59.6. The selection of multiplier shall be as indicated in the Table in Sarla Verma read with para 42 of that judgement.
59.7. The age of the deceased should be the basis for applying the multiplier.
59.8. Reasonable figures on conventional heads, namely, loss of estate, loss of consortium and funeral expenses should be Rs 15,000, Rs 40,000 and Rs 15,000 respectively. The aforesaid amounts should be enhanced at the rate of 10% in every three years.”
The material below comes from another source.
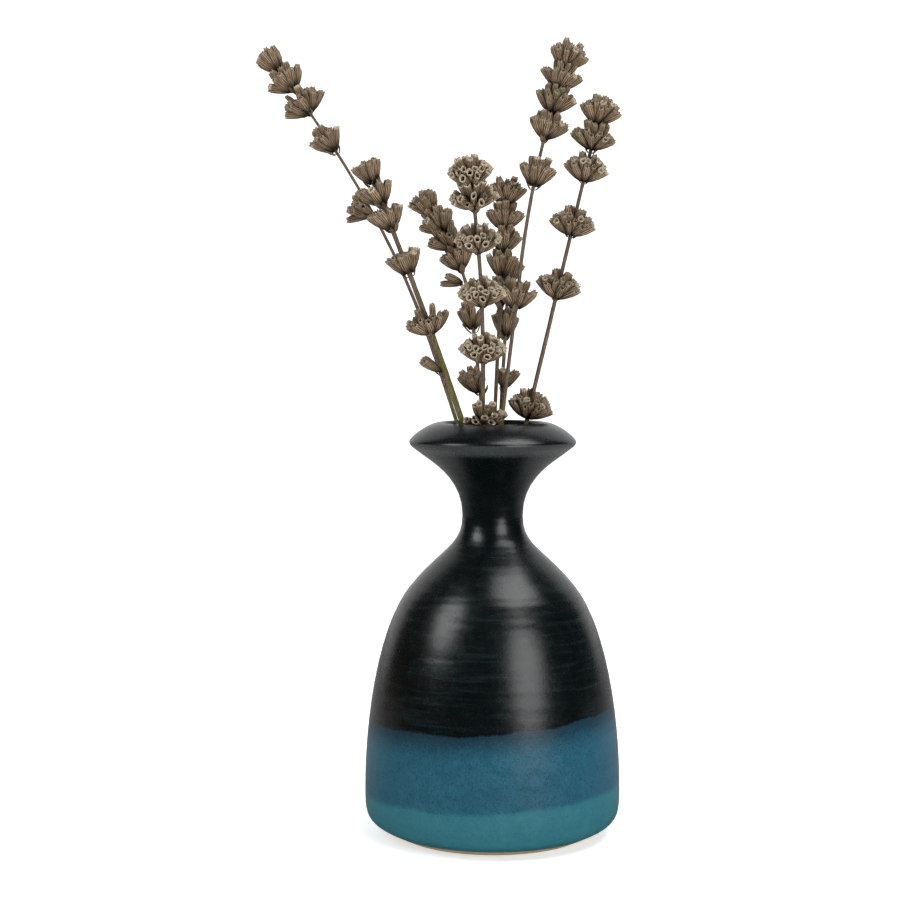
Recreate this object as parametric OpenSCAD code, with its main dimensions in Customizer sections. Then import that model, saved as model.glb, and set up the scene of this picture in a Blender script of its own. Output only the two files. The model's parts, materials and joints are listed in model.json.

5. The Tribunal found that the appellant was self- employed. In terms of the decision in the case of Pranay Sethi, the High Court ought to have added 40 per cent on account of future prospects of increase in the income. The Tribunal ought to have applied multiplier of 18, as held in the case of Sarla Verma (Smt) & Ors. v. Delhi Transport Corporation & Anr., (2009-3)155 PLR 022 (SC), 2009(6) SCC 121. The Tribunal awarded a sum of Rs.50,000/- towards loss of estate, a sum of Rs.1,00,000/- towards love and affection and a sum of Rs.25,000/- towards funeral expenses. The accident is of the year 2011. Therefore, the loss of estate and funeral expenses will have to be taken at Rs.15,000/- each. The appellant being the mother of the deceased, is not entitled to the amount payable on account of loss of consortium.
6. The monthly income will have to be taken at Rs.8,990/- by adding 40 per cent to the minimum wages taken at Rs.6,422/- per month. In terms of the decision in the case of Sarla Verma, one half of the amount will have to be deducted towards personal and living expenses of the deceased. Thus, by taking multiplier of 18, the total amount payable will be Rs.9,70,920/- (Rs.4495×12×18). In addition, the appellant will be entitled to the total amount of Rs.30,000/- against conventional heads of loss of estate and funeral expenses. Accordingly, the appellant will be entitled to a total compensation of Rs.10,00,920/-.
7. Hence, the appeal is partly allowed. The respondent shall pay balance amount of Rs.2,86,482/- to the appellant with interest as awarded by the Tribunal within a period of three months from today.